* _Input material_:

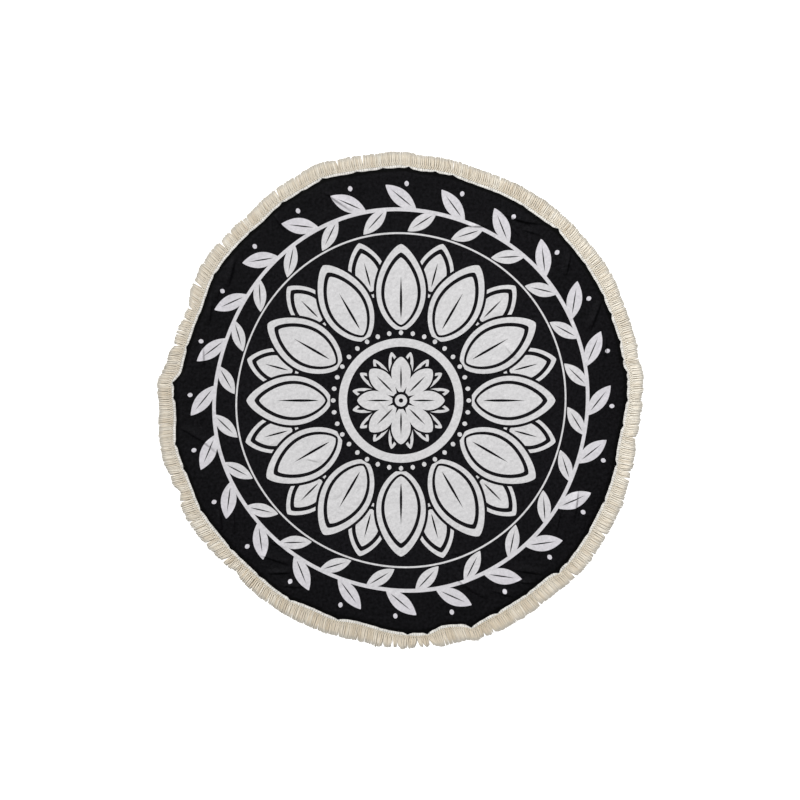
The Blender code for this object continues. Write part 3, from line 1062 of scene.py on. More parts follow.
    def build(self) -> bpy.types.Object:
        """Builds the cloth, closed all round, with its face and back dressed.

        Returns:
            The piece, riding on the towel in place of its solid.
        """
        places = [Vector(place) for place in self._places()]
        rim = np.arange(self.rim_points)
        found, _, triangles, *_ = delaunay_2d_cdt(places, [], [rim.tolist()], 1, 1e-7)
        points = np.array([tuple(point) for point in found])
        faces = np.array(triangles)
        under = np.column_stack([points, self.lift(points)])
        over = under + (0.0, 0.0, self.thick)
        count = len(points)
        after = np.roll(rim, -1)
        lower_sides = np.column_stack([rim, after, after + count])
        upper_sides = np.column_stack([rim, after + count, rim + count])
        corners = np.concatenate([faces[:, ::-1], faces + count, lower_sides, upper_sides])
        mesh = bpy.data.meshes.new("printed_cloth")
        mesh.from_pydata(np.concatenate([under, over]).tolist(), [], corners.tolist())
        store(mesh, "flat_place", np.tile(self._flat(points), (2, 1)))
        store(mesh, "inside", np.tile(self._polar(points)[2], 2))
        for finish in (self.face, self.back):
            mesh.materials.append(finish.material())
        on_back = np.arange(len(corners)) < len(faces)
        mesh.polygons.foreach_set("material_index", on_back.astype(np.int32))
        mesh.polygons.foreach_set("use_smooth", np.ones(len(corners), bool))
        mesh.update()
        return settled(linked("printed_cloth", mesh), "printed_cloth", "cloth")

    def declare(self) -> None:
        radius = self.hem.mean() + self.tuck


# ---------------------------------------------------------------------------------------------------- tape


@dataclass(frozen=True)
class Corner:
    """A place where the cloth pokes out from under the tape.

    Attributes:
        bearing: Where it is.
        poke: How far it pokes out, or how far the tape reaches in there where it's negative.
    """

    bearing: float
    poke: float


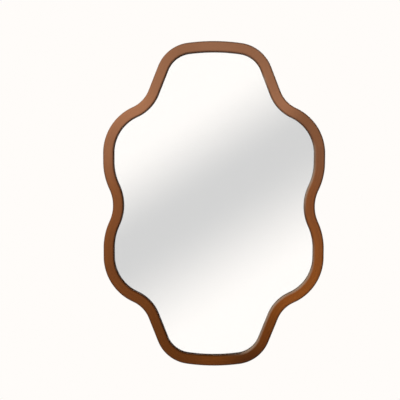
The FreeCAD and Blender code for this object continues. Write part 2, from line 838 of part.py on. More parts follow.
def make_ring_loop(side, across):
    """A D-shaped wire ring: its straight side lies in the barrel, its bow hangs down."""
    name = "hanger_ring_" + side
    body = new_body(name)
    half, bend, reach = size("ring_half"), size("ring_bend"), size("ring_reach")
    path = new_sketch(body, name + "_path", "XZ_Plane", "-" + BARREL_RADIUS)
    straight, legs = half - bend, half - reach
    shapes = [
        line((0, 0), (straight, 0)),
        arc((straight, -bend), bend, (straight, 0), (half, -bend), 1),
        line((half, -bend), (half, legs)),
        arc((0, legs), half, (half, legs), (-half, legs), 1),
        line((-half, legs), (-half, -bend)),
        arc((-straight, -bend), bend, (-half, -bend), (-straight, 0), 1),
        line((-straight, 0), (0, 0)),
    ]
    loop = [(path.addGeometry(geometry, False), ends) for geometry, ends in shapes]
    ties = Ties(path)
    for number, (here, there) in enumerate(zip(loop, loop[1:] + loop[:1])):
        kind = "Tangent" if number < len(loop) - 1 else "Coincident"
        ties.add(kind, here[0], here[1][1], there[0], there[1][0])
    ties.add("Coincident", loop[0][0], START, *ORIGIN)
    for level, upright in ((0, 2), (6, 4)):
        ties.add("Horizontal", loop[level][0])
        ties.add("Vertical", loop[upright][0])
    for number in (1, 5):
        ties.hold("Sheet.ring_bend", "Radius", loop[number][0])
    ties.hold("Sheet.ring_half", "Radius", loop[3][0])
    ties.add("PointOnObject", loop[3][0], CENTRE, Y_AXIS)
    ties.hold("Sheet.ring_reach - Sheet.ring_half", "DistanceY", loop[3][0], CENTRE, *ORIGIN)
    ties.tie()
    wire = round_sketch(body, name + "_wire", "YZ_Plane", "0", "Sheet.ring_wire", BARREL_RADIUS)
    pipe = body.newObject("PartDesign::AdditivePipe", name + "_bent")
    pipe.Profile = wire
    pipe.Spine = path
    doc.recompute()
    length = path.Shape.Length * math.pi * size("ring_wire") ** 2
    print("%s volume %.2f, wire times section %.2f" % (name, pipe.Shape.Volume, length))
    body.Placement = Placement(hanger_place(across), Rotation())
    return body


def make_bumper(level, up, side, across):
    """A round rubber foot on the back of a corner; its far face meets the wall."""
    name = "wall_bumper_%s_%s" % (level, side)
    body = new_body(name)
    plan = round_sketch(body, name + "_plan", "XZ_Plane", "0", "Sheet.bumper_radius")
    puck = pad(body, name + "_puck", plan, "Sheet.bumper_height")
    puck.Reversed = True
    doc.recompute()
    rim = edges_along(puck.Shape, plan, size("bumper_height"))
    fillet(body, name + "_soft_rim", puck, rim, "Sheet.bumper_round")
    heading = -math.radians(size("bumper_angle"))
    point, inward = station(CORNER, heading, across, up, size("bumper_inset"))
    body.Placement = Placement(Vector(point[0], back_face(), point[1]), Rotation())
    return body


# ---------------------------------------------------------------- the whole part

def build():
    """Every piece of the mirror, from the frame inwards and then the fittings."""
    fill_sheet()
    nodes = make_frame()
    nodes.append(make_dowels())
    nodes += make_stack()
    nodes.append(make_glass_pads())
    nodes += make_turn_buttons()
    nodes += make_screws()
    for side, across in SIDES:
        nodes.append(make_strap(side, across))
        nodes.append(make_ring_loop(side, across))
    for level, up in LEVELS:
        for side, across in SIDES:
            nodes.append(make_bumper(level, up, side, across))
    doc.recompute()
    return nodes


def check(nodes):
    """Stop on anything that failed to compute, or on a piece that isn't sound."""
    for thing in doc.Objects:
        if "Invalid" in thing.State or "Error" in thing.State:
            raise RuntimeError("%s failed: %s" % (thing.Name, thing.State))
        if thing.isDerivedFrom("Sketcher::SketchObject") and not thing.FullyConstrained:
            raise RuntimeError("%s is not fully tied" % thing.Name)
    for node in nodes:
        if node.Shape.isNull() or not node.Shape.isValid() or not node.Shape.Solids:
            raise RuntimeError("%s has no sound shape" % node.Label)


def export(nodes):
    """One STEP file for each piece, named after it, and a line on its size."""
    os.makedirs("parts", exist_ok=True)
    for node in nodes:
        node.Shape.exportStep(os.path.join("parts", node.Label + ".step"))
        box = node.Shape.BoundBox
        print("%-26s %2d solid  %9.0f mm3  x %7.1f..%6.1f  y %6.2f..%6.2f  z %7.1f..%6.1f" % (
            node.Label, len(node.Shape.Solids), node.Shape.Volume,
            box.XMin, box.XMax, box.YMin, box.YMax, box.ZMin, box.ZMax))


pieces = build()
check(pieces)
export(pieces)
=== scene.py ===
"""Looks of the wavy wall mirror: rail, mirror, back fittings, camera, light and floor.

Metres. +X is to the viewer's right, +Z is up, and the mirror faces -Y. The wall's plane
is y = 0 and the middle of the outline is the origin.
"""
import json
import math

import bmesh
import bpy
from mathutils import Matrix, Quaternion, Vector

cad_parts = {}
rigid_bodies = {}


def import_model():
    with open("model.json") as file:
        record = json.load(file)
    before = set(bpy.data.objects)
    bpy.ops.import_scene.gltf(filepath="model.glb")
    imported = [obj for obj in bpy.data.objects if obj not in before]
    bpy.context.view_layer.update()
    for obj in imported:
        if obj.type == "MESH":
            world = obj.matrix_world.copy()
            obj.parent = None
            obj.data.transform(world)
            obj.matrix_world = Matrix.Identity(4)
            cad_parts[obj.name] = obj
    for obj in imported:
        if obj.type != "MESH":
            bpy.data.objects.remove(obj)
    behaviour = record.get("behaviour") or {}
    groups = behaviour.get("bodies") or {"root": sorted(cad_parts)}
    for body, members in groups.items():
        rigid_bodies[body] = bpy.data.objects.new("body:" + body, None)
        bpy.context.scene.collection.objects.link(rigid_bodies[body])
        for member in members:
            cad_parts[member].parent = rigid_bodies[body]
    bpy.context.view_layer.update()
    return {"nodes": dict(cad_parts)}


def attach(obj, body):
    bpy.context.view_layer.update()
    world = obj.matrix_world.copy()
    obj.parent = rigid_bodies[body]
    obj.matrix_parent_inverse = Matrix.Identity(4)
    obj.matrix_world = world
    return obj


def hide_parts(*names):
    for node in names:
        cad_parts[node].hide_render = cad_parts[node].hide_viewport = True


for old in list(bpy.data.objects):
    bpy.data.objects.remove(old)

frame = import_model()

# ---------------------------------------------------------------- sizes, in metres

HALF_HEIGHT = 0.450
HALF_WIDTH = 0.3055
CROWN_RADIUS = 0.536
CORNER_RADIUS = 0.1015
CORNER_ACROSS = 0.060                   # x of the corner arc's centre
SHOULDER = 0.0705                       # length of the straight from corner to valley
VALLEY_RADIUS = 0.0845
LOBE_RADIUS = 0.139
LOBE_UP = 0.1435                        # z of the lobe arc's centre
LOBE_FLAT = 0.024                       # length of the upright straight under the lobe arc
WAIST_DEPTH = 0.0265                    # how far the waist lies in from the widest place
WAIST_RADIUS = 0.105
SHOULDER_JOINT = HALF_HEIGHT - 0.101    # height of the upper glue joints
LOBE_JOINT = 0.165                      # height of the glue joints in the lobes

RAIL_WIDTH = 0.030
RABBET_INSET = 0.020                    # outline to the rabbet's wall
STACK_INSET = 0.0215                    # outline to the edge of the glass and the board
BACK = -0.006                           # y of the rail's back face
FRONT = -0.028                          # y of the rail's front face
LIP_BACK = -0.018                       # y of the lip's back, where the glass lies
GLASS_BACK = -0.013
SILVER_BACK = -0.0127
FOAM_BACK = -0.0112
BOARD_BACK = -0.0062
COAT_GAP = 0.00005                      # glass to the silver coat
EDGE_ROUND = 0.007                      # radius of the two front edges
BACK_ROUND = 0.001                      # radius of the outer back edge
ARRIS = 0.0003                          # the small bevel left on sawn corners
GLASS_ARRIS = 0.0006
SILVER_ARRIS = 0.00005
BOARD_ARRIS = 0.0004

BACK_STEPS, FRONT_STEPS, FACE_STEPS = 4, 14, 4      # how finely the rail's section is divided
SAME_POINT = 1e-7                       # stations nearer than this are one
CREASE = math.radians(28)               # edges that turn by more than this stay crisp

GRAIN_INSET = RAIL_WIDTH / 2            # the grain's length is measured along this line
GRAIN_SHIFT = 3.7                       # each board comes from this much further along the wood
LAMP_SIDE = (-0.8, 0.6)                     # the key lamp's side, as x and z, which the painted edge shade and highlight follow


# ---------------------------------------------------------------- the outline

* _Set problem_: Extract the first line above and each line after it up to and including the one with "and back dressed.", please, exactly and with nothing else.

* _Response to the task_:
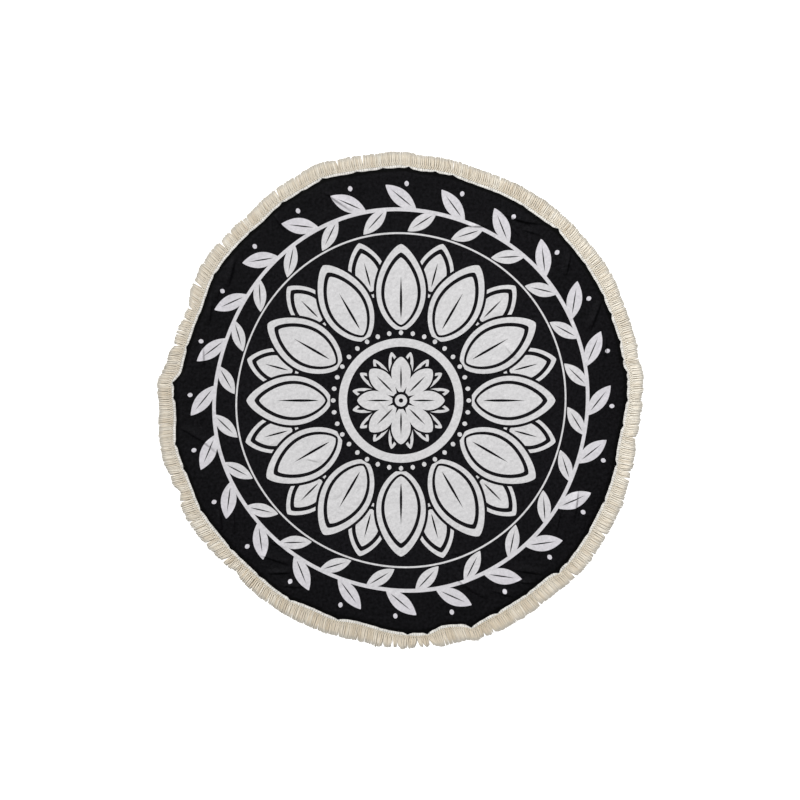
The Blender code for this object continues. Write part 3, from line 1062 of scene.py on. More parts follow.
    def build(self) -> bpy.types.Object:
        """Builds the cloth, closed all round, with its face and back dressed.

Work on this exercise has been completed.